* Direction
Write the material out again, line by line, exactly as it is.

* Dataset entries
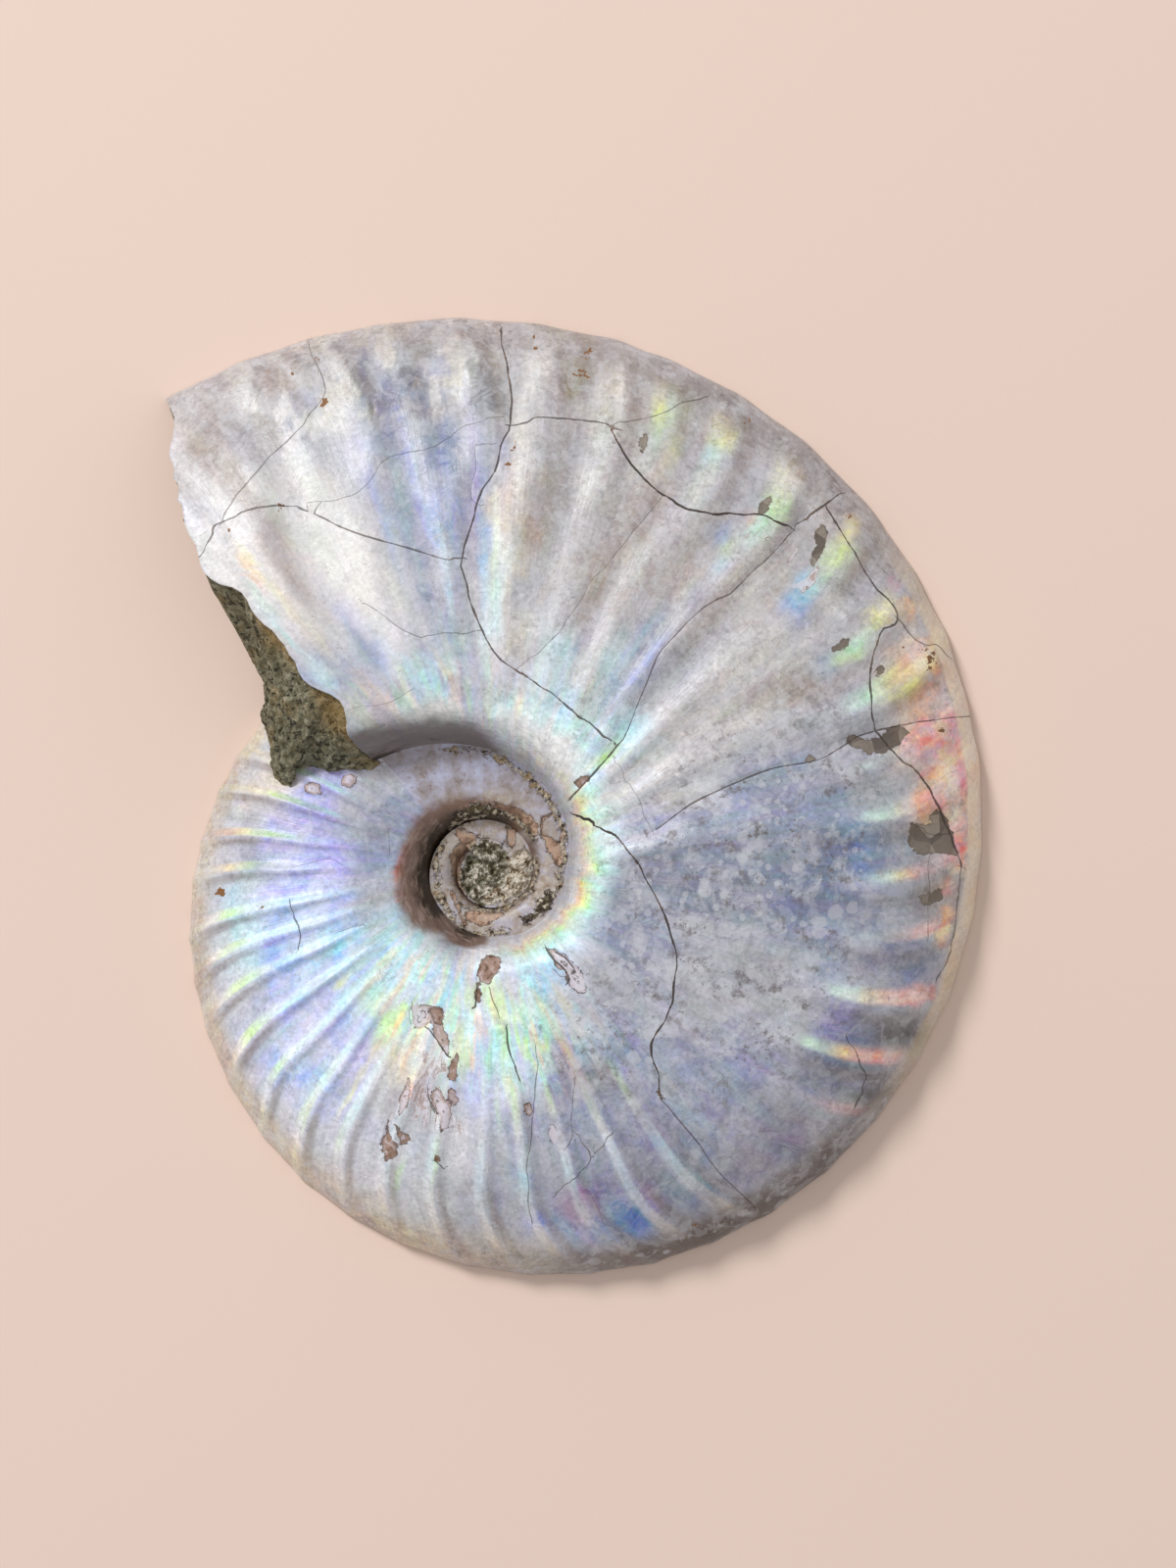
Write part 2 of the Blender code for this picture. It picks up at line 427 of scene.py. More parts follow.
# Cracks that branch off or cross the ones above
branches = [
    (.045, .8, [(17.2, 1), (19.6, .77), (18.4, .62), (19, .435), (17.2, .29), (12.4, .19)]),
    (.035, .7, [(24.4, .99), (28, .93), (31.5, .91)]),
    (.055, .9, [(46.5, .97), (47.7, .86), (47.9, .83)]),
    (.034, .75, [(47.9, .83), (48.3, .64), (50, .54), (50.9, .395), (47.7, .29), (43.5, .21)]),
    (.055, .9, [(43.5, .21), (41, .07), (39.3, .013)]),
    (.045, .8, [(74.6, .8), (81.7, .78), (87.1, .75)]),
    (.045, .8, [(94.3, .43), (98.4, .43), (108, .49), (112.8, .54), (117.6, .62), (122.3, .66),
        (127.7, .67), (131.3, .64), (133.4, .62)]),
    (.025, .5, [(65, .7), (67.4, .54), (70.4, .415), (73.4, .29), (81.7, .19)]),
    (.025, .5, [(91.3, .26), (99.6, .25), (108, .26), (114.6, .355)]),
    (.02, .45, [(89.2, .7), (91.4, .69), (91.6, .645), (92.6, .6), (92.3, .565), (91, .558)]),
    (.02, .45, [(88, .77), (92, .745), (97, .7), (104, .67), (110, .61), (118.5, .63)]),
    (.03, .6, [(-78.2, .757), (-74.3, .71), (-70, .655), (-67, .632), (-64.6, .6)]),
    (.03, .7, [(-70, .655), (-70.3, .63), (-70.8, .6)]),
    (.025, .5, [(-74, .617), (-72.2, .585), (-70.8, .52), (-69, .468), (-66.8, .42)]),
    (.03, .7, [(-88.6, .133), (-87.4, .174), (-85.6, .202), (-85, .231)]),
    (.05, .8, [(-50.6, .075), (-48.7, .103), (-49, .134), (-48.7, .16)]),
    (.03, .7, [(-56, .113), (-55.9, .137), (-53.6, .152)]),
    (.025, .5, [(-9, .9), (-2, .875), (1.6, .87)]),
    (.02, .5, [(4.2, .94), (4.3, .88), (5.6, .83)]),
]

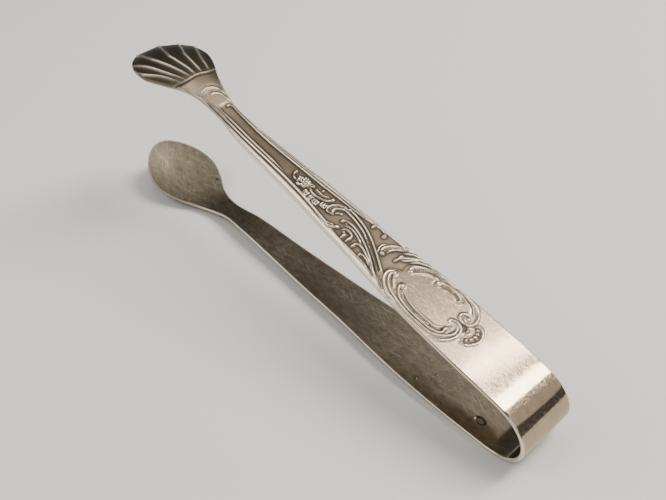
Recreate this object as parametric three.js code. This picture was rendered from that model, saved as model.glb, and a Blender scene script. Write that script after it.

* Exercise answer
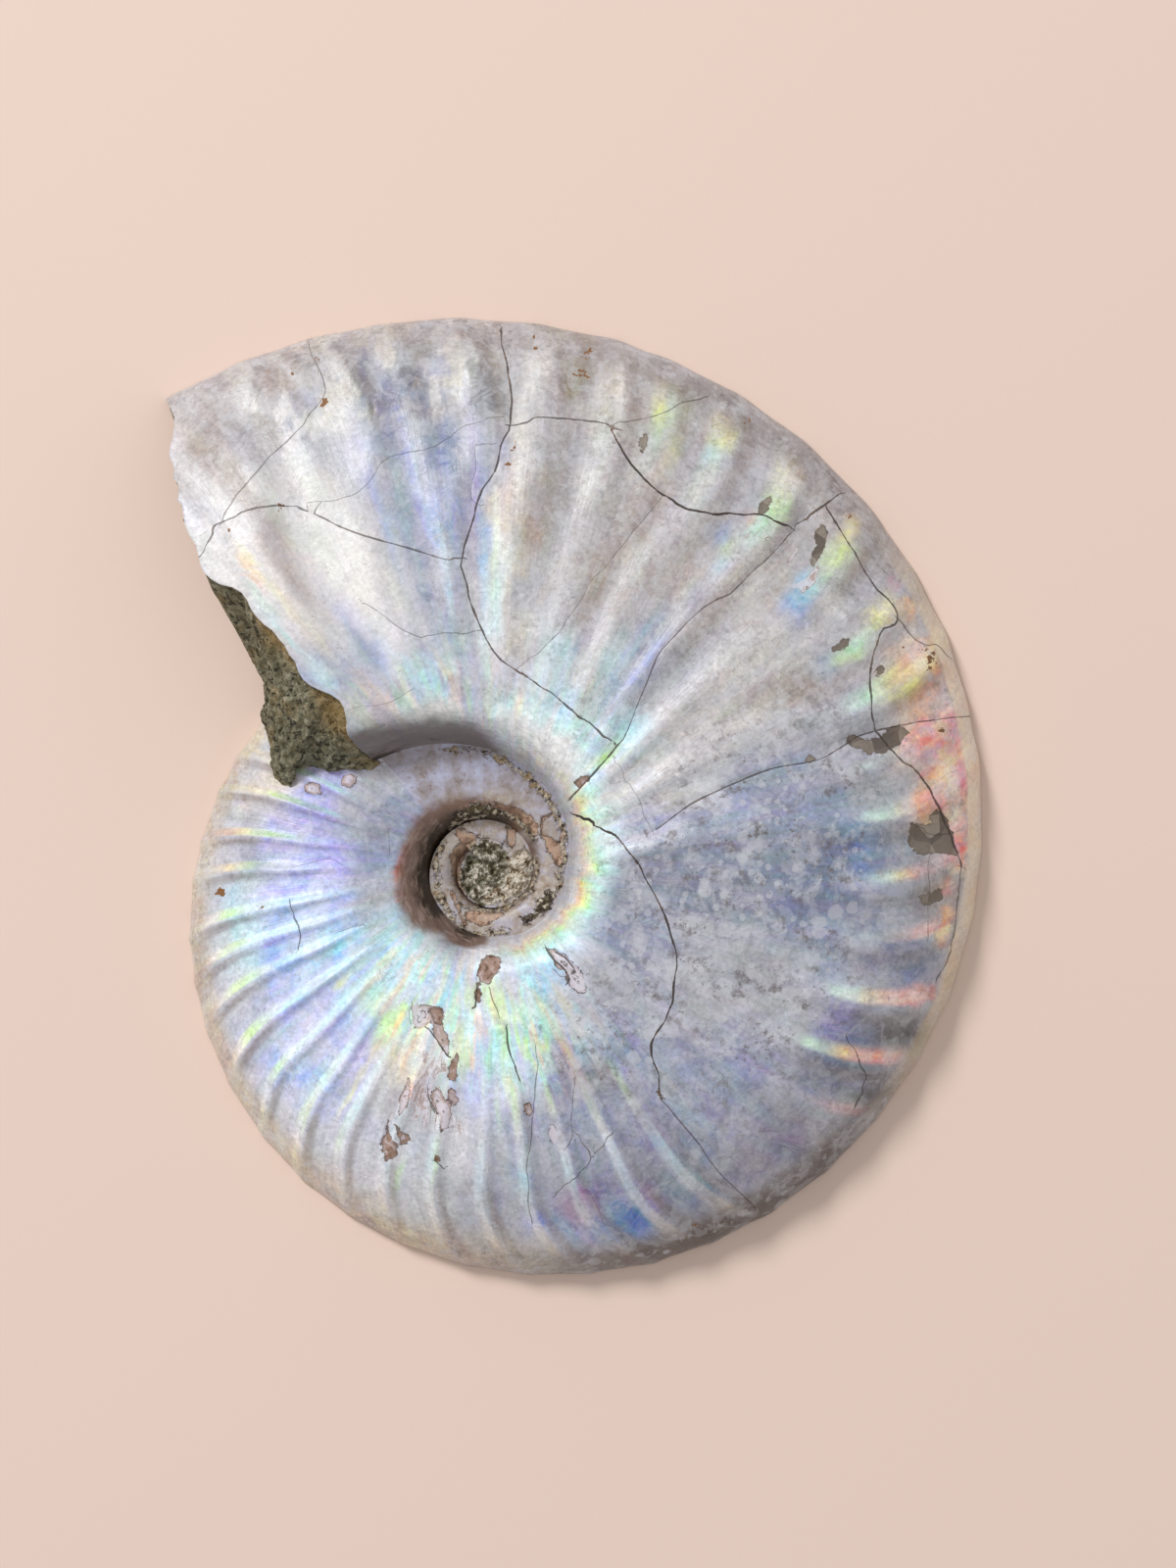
Write part 2 of the Blender code for this picture. It picks up at line 427 of scene.py. More parts follow.
# Cracks that branch off or cross the ones above
branches = [
    (.045, .8, [(17.2, 1), (19.6, .77), (18.4, .62), (19, .435), (17.2, .29), (12.4, .19)]),
    (.035, .7, [(24.4, .99), (28, .93), (31.5, .91)]),
    (.055, .9, [(46.5, .97), (47.7, .86), (47.9, .83)]),
    (.034, .75, [(47.9, .83), (48.3, .64), (50, .54), (50.9, .395), (47.7, .29), (43.5, .21)]),
    (.055, .9, [(43.5, .21), (41, .07), (39.3, .013)]),
    (.045, .8, [(74.6, .8), (81.7, .78), (87.1, .75)]),
    (.045, .8, [(94.3, .43), (98.4, .43), (108, .49), (112.8, .54), (117.6, .62), (122.3, .66),
        (127.7, .67), (131.3, .64), (133.4, .62)]),
    (.025, .5, [(65, .7), (67.4, .54), (70.4, .415), (73.4, .29), (81.7, .19)]),
    (.025, .5, [(91.3, .26), (99.6, .25), (108, .26), (114.6, .355)]),
    (.02, .45, [(89.2, .7), (91.4, .69), (91.6, .645), (92.6, .6), (92.3, .565), (91, .558)]),
    (.02, .45, [(88, .77), (92, .745), (97, .7), (104, .67), (110, .61), (118.5, .63)]),
    (.03, .6, [(-78.2, .757), (-74.3, .71), (-70, .655), (-67, .632), (-64.6, .6)]),
    (.03, .7, [(-70, .655), (-70.3, .63), (-70.8, .6)]),
    (.025, .5, [(-74, .617), (-72.2, .585), (-70.8, .52), (-69, .468), (-66.8, .42)]),
    (.03, .7, [(-88.6, .133), (-87.4, .174), (-85.6, .202), (-85, .231)]),
    (.05, .8, [(-50.6, .075), (-48.7, .103), (-49, .134), (-48.7, .16)]),
    (.03, .7, [(-56, .113), (-55.9, .137), (-53.6, .152)]),
    (.025, .5, [(-9, .9), (-2, .875), (1.6, .87)]),
    (.02, .5, [(4.2, .94), (4.3, .88), (5.6, .83)]),
]

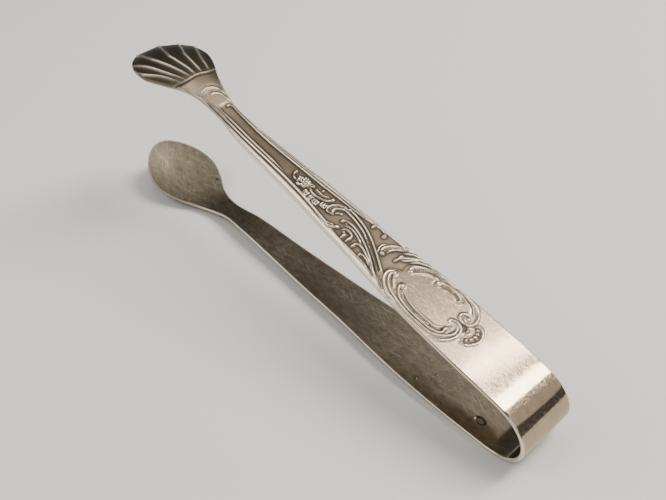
Recreate this object as parametric three.js code. This picture was rendered from that model, saved as model.glb, and a Blender scene script. Write that script after it.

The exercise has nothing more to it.